As QSC continued its stellar rise to prominence in the world of pro
audio and continued to add more engineering talent in multiple
disciplines, Pat began to contemplate the possibility of retirement. But
if retirement means "doing what you enjoy", Pat could think of nothing
more enjoyable than finally solving the problem that got him started in
the audio business. Surprisingly, after all this time and despite many
alternative approaches and claims, no other researcher seemed to have
the combination of technical experience and musical appreciation that
would enable the development of a modern lightweight guitar amp that
"thinks it's a tube amp".
After decades of developing top-line QSC products, Pat had become a
world-class designer of compact, high power amplifiers. The final years
of Pat's QSC career saw his mastery of Class-D technology, the third
wave of power technology that would replace traditional solid state,
just as solid-state had replaced tube amps, except in the guitar field
where tube amps continued to be respected as having the best and most
natural tonal properties.
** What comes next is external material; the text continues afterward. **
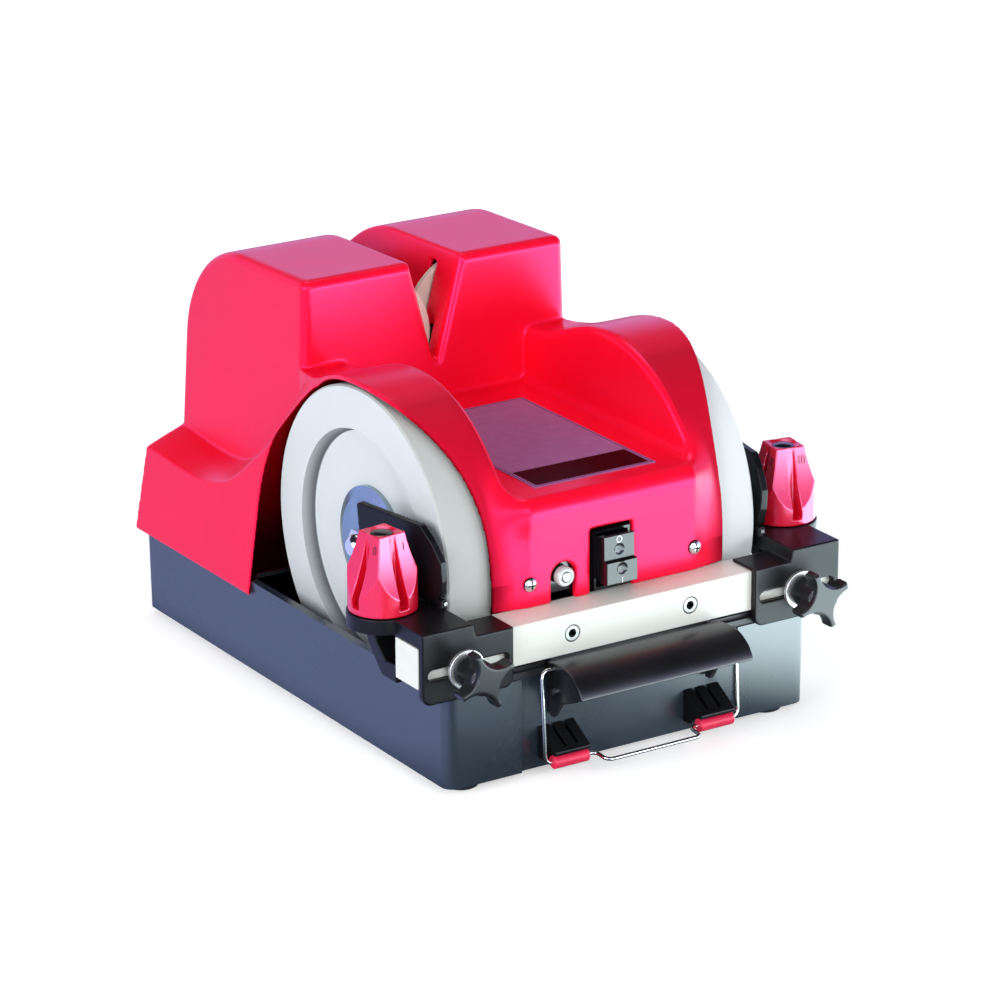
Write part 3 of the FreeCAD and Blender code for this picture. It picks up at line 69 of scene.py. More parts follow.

Having built tube amps, Pat was well aware of
the properties that they brought to the game. As a veteran of analog
design, he could see what it would take to duplicate the behavior of
tubes, but using modern, high efficiency, lightweight technology to
design an amp that would serve the needs of musicians better than
anything else on the market.
Using some of the proceeds of a long and profitable career, Pat Quilter, with several partners and long-time friends, founded Quilter Laboratories at the stroke of midnight, January 1st, 2011. With all the supplier relationships and manufacturing expertise of QSC, this new company could be focused on research and development and not be burdened by managing a large corporate infrastructure. With these foundations, developing, manufacturing, marketing and selling great products should be well in hand. And in the true California tradition, the partners planned to have some fun along the way!